Writer-teacher Jenny Juan, who was at the front row, later rushed up to Licad after the last encore and gushed, “From the first note, you came on like Aerosmith! Cecile Licad, you are the rocker of the classical music world!”
Cruz-Araos was also among the well-wishers, introducing herself as the sister of Raymond Cruz, the pianist’s neighbor in New York City. She smiled widely and said in her trademark husky voice, “Si Mimong? Brother mo si Mimong?” Then she immediately posed to have their picture taken as though she had found a long-lost friend.
Without false humility, she obliged everyone who wanted to have their pictures taken with her or wanted her autograph on CDs or on the plain bond-paper size program, from groups of public school children to the more well-off members of the West Grove community.
The presence of her instantly recognizable cousin Nonie Buencamino, his wife Shamaine Centenera, both stage, TV and movie actors, plus character actor-teacher Vangie Labalan added to the electric atmosphere. The fans were subdued because they were inside sacred ground.
Fr. Aviñante said, “The only instrument I play is the CD. I’ve not seen Ms. Licad play live, but I’ve listened to her recordings. I have her 1988 debut album with Claudio Abbado leading the Chicago Symphony Orchestra.”
Earlier, after Ms.
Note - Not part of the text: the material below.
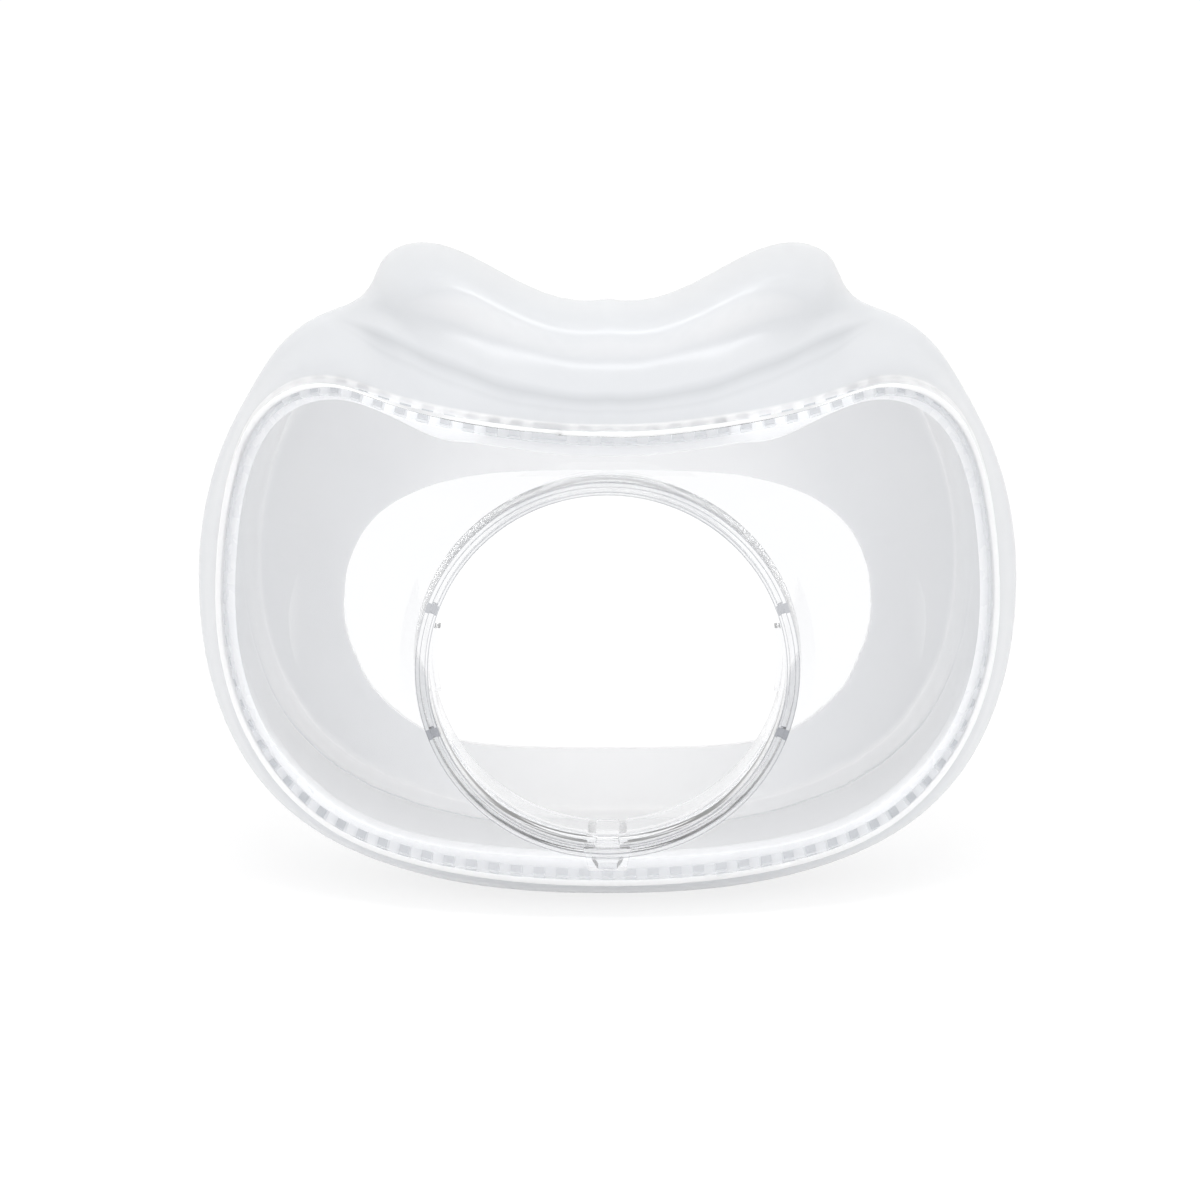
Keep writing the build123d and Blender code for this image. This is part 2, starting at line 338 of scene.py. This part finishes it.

Licad played her last encore on the grand piano, he asked before the congregation if she could “bless” the chapel’s baby grand that had been moved to the right wing to make way for the bigger rented piano. Again she obliged with what would be her fourth encore after her great grand-uncle Francisco Buencamino’s Mayon Fantasy.
Navalta, his family and their neighbors ensured that there would be good seats for the community members in the area who were not the usual concert-goers. These included public school kids, members of the industrial and agricultural sectors, seasonal workers like gardeners and the homeowners’ domestic help. He said, “It’s for love of the arts, for the glory of God.”
Aviñante said, “When you raise the cultural level, the spiritual component will also grow.”